Un des principes essentiels de la pensée philosophique de cette époque est celui d’universalité. Il suppose l’unicité du genre humain et du même coup sa séparation du genre animal. Cela signifie donc qu’il est désormais contraire au droit naturel de fonder en Raison, une équivalence entre un marché aux esclaves et un marché aux bestiaux ou de justifier un questionnement sur l’existence ou l’inexistence de l’âme des Indiens.
Cette notion d’universalité est placée au cœur de la Déclaration des droits de l’homme et du citoyen de 1789, puis de la Déclaration Universelle des droits de l’homme et du citoyen de 1948.
Certes, le «principe égalité» inscrit dans ces Déclarations, est davantage formel que réel et donc non dénué d’idéologie. Tous les hommes sont égaux en droits mais nous savons très bien que certains sont plus égaux que d’autres! N’empêche, selon les époques de rédaction de ces textes, la perméabilité entre les classes sociales fut et reste désormais de l’ordre du possible. Ce qui n’était pas le cas au moyen-âge.
L’universalisme porte en lui-même une tendance à la perfectibilité.
Son ambition est de faire fructifier ce qui relie et rassemble les humains. L’universalisme se heurte ainsi à la culture des particularismes et des identités qui elle, met l’accent sur ce qui sépare et différencie les humains.
Remarquons que le curseur qui souligne aujourd’hui la place de ce qui serait ou pas progressiste semble malheureusement s’être inversé. Les principes universalistes sont désormais accusés d’être portés par la droite («blanche» et «néocoloniale» ) tandis que la revendication du droit à la « différence » est gratifiée de l’aura de l’ouverture et de la tolérance.
Ce contexte permet de comprendre l’opposition assez nouvelle entre «laïcité exclusive» et «laïcité inclusive». L’universalisme dont serait porteuse la première discriminerait tandis que les appels identitaires véhiculés par la seconde inclurait. Étrange paradoxe!

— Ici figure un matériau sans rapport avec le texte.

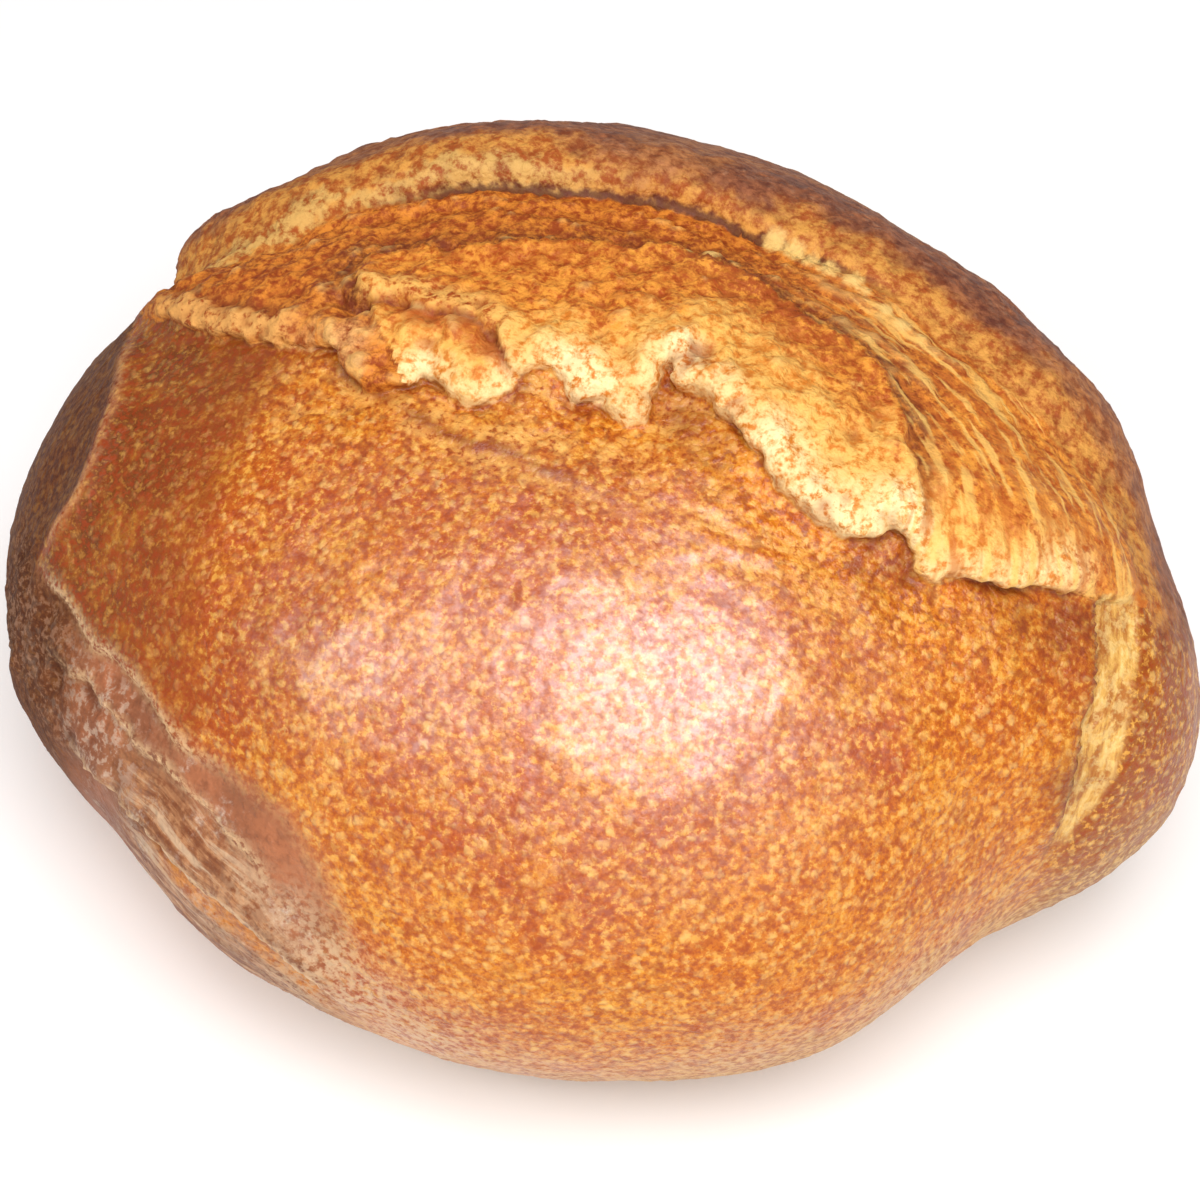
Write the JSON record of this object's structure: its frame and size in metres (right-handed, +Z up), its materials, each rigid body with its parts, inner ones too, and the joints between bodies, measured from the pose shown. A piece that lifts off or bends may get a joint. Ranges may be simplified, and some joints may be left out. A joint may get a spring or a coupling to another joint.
{
  "type": "sourdough loaf",
  "caption": "Oval hearth-baked sourdough loaf with a torn-open scored crown, resting on a flat spot under its belly.",
  "frame": {"origin": "centre of the flat rest spot under the loaf", "axes": "+X along the loaf's length, towards the burst shoulder; +Y towards the raised ear at the back; +Z up from the rest spot"},
  "size_m": [0.242, 0.2098, 0.1315],
  "materials": {
    "crust": "glossy baked crust, golden and matt in the torn opening"
  },
  "bodies": {
    "root": {"loaf": "crust"}
  },
  "joints": []
}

Certes, pouvoir assumer et cultiver ses richesses culturelles est un des rouages essentiels de la démocratie. Cependant leur «exposition» ou la revendication de leur «étalage» dans les institutions qui ont partie liée avec notre condition de citoyens pose question. Et ce, précisément dans les administrations dont le fondement renvoie au fait que nous sommes tous membres, en droit, du corps politique de la nation.
Que signifie dans ce contexte le fait d’afficher ses «différences»?
Une façon de se distinguer? De se distancier? De s’affirmer en sous-groupe? Est-ce un signe de ralliement? Un message tacite d’opposition? Une façon de pointer «l’autre» pour lui demander de se positionner?
Les philosophes des Lumières ont posé les prémices de la séparation de l’Église et de l’État et donc de la laïcité politique.
Étaient-ils incroyants, impies et bouffeurs de curés?
Certes Diderot et d’Alembert étaient athées. Ils ne critiquaient cependant pas la pratique de la foi mais l’institution religieuse.
Rousseau était déiste.
Montesquieu est resté croyant même si «L’Esprit des Lois» fut mis à l’index par les autorités cléricales (1742)
Pour Spinoza, un Dieu immanent à la nature existait.
Kant était piétiste. Il croyait en l’immortalité de l’âme. Mais son approche de la religion dépendait de sa pensée critique et en particulier du statut qu’il voulait accorder à la connaissance.
Le siècle des Lumières est le siècle de la Raison. Kant a placé au cœur de sa pensée la notion d’entendement. Il en donne une conception qui synthétise l’esprit de son siècle et interpelle notre modernité.
Le philosophe distingue en effet deux niveaux d’interrogation.
D’une part, celui qui relève des fins premières ou dernières, qu’il qualifie de domaine de l’«en soi» ou des noumènes [1]. Ce champ, tout essentiel qu’il soit, n’aurait rien à voir avec la raison. Il est de l’ordre de la foi, des croyances, des convictions et donc de l’engagement personnel.
D’autre part, celui qui relève des phénomènes, domaine que nous pouvons appréhender grâce à notre raison/entendement et qui constitue le champ du savoir. Champ sur lequel sont basées les avancées scientifiques et serait de l’ordre d’un partage commun, donc universel.
Kant exprime très clairement ce dualisme:
«Je devrais supprimer le savoir pour trouver la foi».
«Je devrais supprimer la foi pour accéder au savoir».
Voilà qui nous pousse à méditer.
L’habit ne fait certes pas le moine.
Mais il n’est pas toujours innocent ou neutre.
Il porte la distinction, il revendique la différence et l’appartenance identitaire.
Nos lieux de formation dans le réseau scolaire officiel et public?
Ne devrions nous pas garantir qu’ils puissent transmettre et surtout qu’ils forment à la transmission de connaissances hors dogmes, hors particularismes et clanismes pour être en lien avec une conception de la citoyenneté qui renvoie à l’appartenance universelle du genre humain?
Il est grand temps de réfléchir sur les termes d’inclusion et d’exclusion et de retrouver le sens.